Perspective in design can be a bird’s eye view(looking at something from the top or a very high viewpoint, such as birds looking at the world) and a worm’s eye view(looking at something from the bottom or ground level like a worm). All these are useful while creating different design compositions, both on paper and in Figma.

12. Reading Pattern

There is always a pattern in how users scan and read any information. From numerous research, it is found that human is read from top to bottom and based on cultural writing it can be right to left(like Hebrew and Urdu) or left to right(like English). For a designer, it is crucial to know a few of the reading patterns that can influence the placement of content on the website or app. There are typically a few patterns like:

  • Z-Shaped: Scan the website from the top left to the bottom right of the page. Making a z shape while scanning through content. 
  • F-Shaped: When a user starts scanning data in F shape they start by reading the top line from left to right and then going straight to the bottom. Such as Google’s search result page.
  • Layered Cake: When users only focus on the top heading and title while leaving the rest of the content unread. Just like a frosted cake – where frosting is the heading and cake walls are leftover content.
  • Spotted: When the user focused on specific content scanning in a random manner.

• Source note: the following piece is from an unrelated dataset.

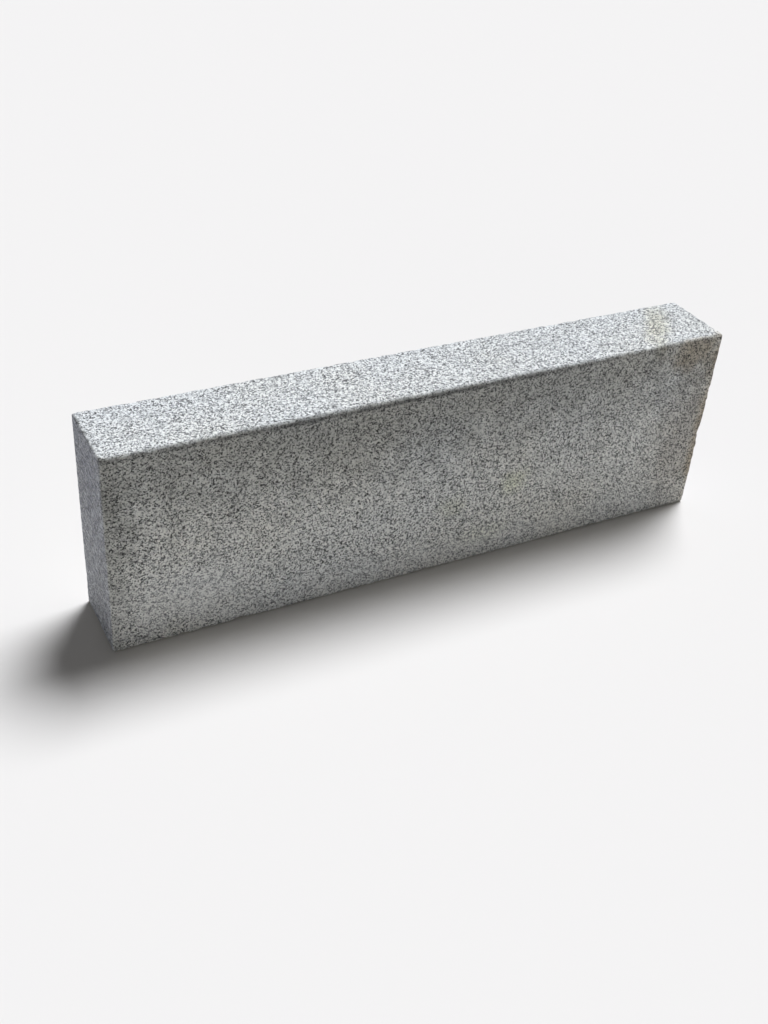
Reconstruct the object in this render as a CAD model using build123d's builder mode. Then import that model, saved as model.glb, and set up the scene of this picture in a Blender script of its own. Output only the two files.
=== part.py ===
"""Granite kerb stone: one sawn block with dressed faces and rounded arrises, on its bed.

+X runs along the kerb, +Y goes through its thickness away from the face side, +Z is up.
The origin is the middle of the footprint, at the level of the bed.
"""
import os

from build123d import *

# Driving dimensions, millimetres
kerb_length = 1000
kerb_height = 320
kerb_thickness = 125
arris_radius = 4

os.makedirs("parts", exist_ok=True)

# The stone is drawn as its upright cross-section and runs the whole length of the kerb.
# Every arris is then eased to one radius, which leaves a small ball at each of the eight corners.
with BuildPart() as kerb_stone:
    with BuildSketch(Plane.YZ.offset(-kerb_length / 2)) as cross_section:
        Rectangle(kerb_thickness, kerb_height, align=(Align.CENTER, Align.MIN))
    extrude(amount=kerb_length)
    fillet(kerb_stone.edges(), radius=arris_radius)

kerb_stone.part.label = "kerb_stone"
export_step(kerb_stone.part, "parts/kerb_stone.step")
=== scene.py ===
import math

import bpy
from mathutils import Matrix, Vector


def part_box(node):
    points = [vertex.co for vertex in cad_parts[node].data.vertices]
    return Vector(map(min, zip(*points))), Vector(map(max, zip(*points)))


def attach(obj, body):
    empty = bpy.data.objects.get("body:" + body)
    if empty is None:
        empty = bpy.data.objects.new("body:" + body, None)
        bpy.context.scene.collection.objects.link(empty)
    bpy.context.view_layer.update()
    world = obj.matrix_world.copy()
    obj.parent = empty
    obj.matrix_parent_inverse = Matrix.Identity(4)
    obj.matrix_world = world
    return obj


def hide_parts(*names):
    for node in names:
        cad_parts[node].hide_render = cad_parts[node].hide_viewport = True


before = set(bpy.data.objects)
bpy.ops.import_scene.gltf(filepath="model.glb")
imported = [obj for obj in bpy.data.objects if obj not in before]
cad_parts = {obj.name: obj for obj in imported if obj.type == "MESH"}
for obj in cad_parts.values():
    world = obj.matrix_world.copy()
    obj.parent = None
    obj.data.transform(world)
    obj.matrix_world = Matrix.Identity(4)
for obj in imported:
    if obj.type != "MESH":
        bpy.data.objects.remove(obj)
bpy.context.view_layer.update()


# The kerb stone is one block of fine light-grey granite, sawn to size. The four long faces are then
# dressed rough with the bush hammer, the two ends stay as sawn, and every arris is eased by hand,
# which leaves it round, with small bruises and a few chips.

stone_low, stone_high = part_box("kerb_stone")
stone_size = stone_high - stone_low


def add_node(tree, kind, inputs=None, **settings):
    """Adds a node. An input, named or numbered, gets a value, or a link from a socket or a node."""
    node = tree.nodes.new(kind)
    for name, value in settings.items():
        setattr(node, name, value)
    for name, value in (inputs or {}).items():
        socket = next(s for i, s in enumerate(node.inputs) if s.enabled and name in (s.name, i))
        if isinstance(value, bpy.types.Node):
            value = next(s for s in value.outputs if s.enabled)
        if isinstance(value, bpy.types.NodeSocket):
            tree.links.new(value, socket)
        else:
            socket.default_value = value
    return node


def linear(hex_colour, alpha=1.0):
    """The linear colour of an sRGB hex value."""
    parts = [int(hex_colour[i:i + 2], 16) / 255 for i in (1, 3, 5)]
    return *(p / 12.92 if p <= 0.04045 else ((p + 0.055) / 1.055) ** 2.4 for p in parts), alpha


# Fine light granite, bush-hammered. The crushed crystals leave it dry, matt and pale, and white
# feldspar and black mica stand in it as salt and pepper, in grains of 1 to 3 mm. The sawn ends show
# the same grain smoother, with faint saw lines, and a darker, bluer tint that is partly the sawn
# finish and partly painted cool shade.

CRYSTAL = 0.0020                # width of a quartz crystal
OUTLINE_STEPS = 1.4             # bends of its ragged outline in one width
OUTLINE_REACH = 0.7             # how far the outline strays, in widths
QUARTZ_SHADES = (               # share of the crystals, colour
    (0.34, "#949595"),
    (0.34, "#cacaca"),
    (0.32, "#eeeeec"),
)
GRAINS = {                      # spacing, least and most share of the places that hold a grain, colour
    "feldspar": (0.0026, 0.22, 0.50, "#efeeeb"),
    "mica": (0.0021, 0.14, 0.39, "#0b0b0b"),
}
CROWD_STEPS = 0.3               # changes from few grains to many in one spacing
CROWD_LEVELS = (0.3, 0.7)       # levels of the noise with the fewest grains and with the most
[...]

If you’re a beginner and want to read about the design process – UI Design Process: Everything You Need to Know

Key Takeaways

Principles talk a lot about how to grab user’s attention and how to make them stay and fall back on your product, to implement this principle in your design it is good to know that:

  • UX is a blend of a good handful of principle
  • Always try to stay grounded to this principle
  • Be open to using these principles in your design wherever needed.
  • The simplicity and aesthetics of designs come from good balance, contrast, and composition of elements.

Conclusion

All these principles are the crucial consideration one should be mindful of as a user experience designer. It counts as a part of the user’s experience when they visit the website for the first time. For a business to grab user attention and engage them with the product only takes a few seconds, using these principles optimally helps the business to grab users. So it’s a wrap for this article, keep on shining!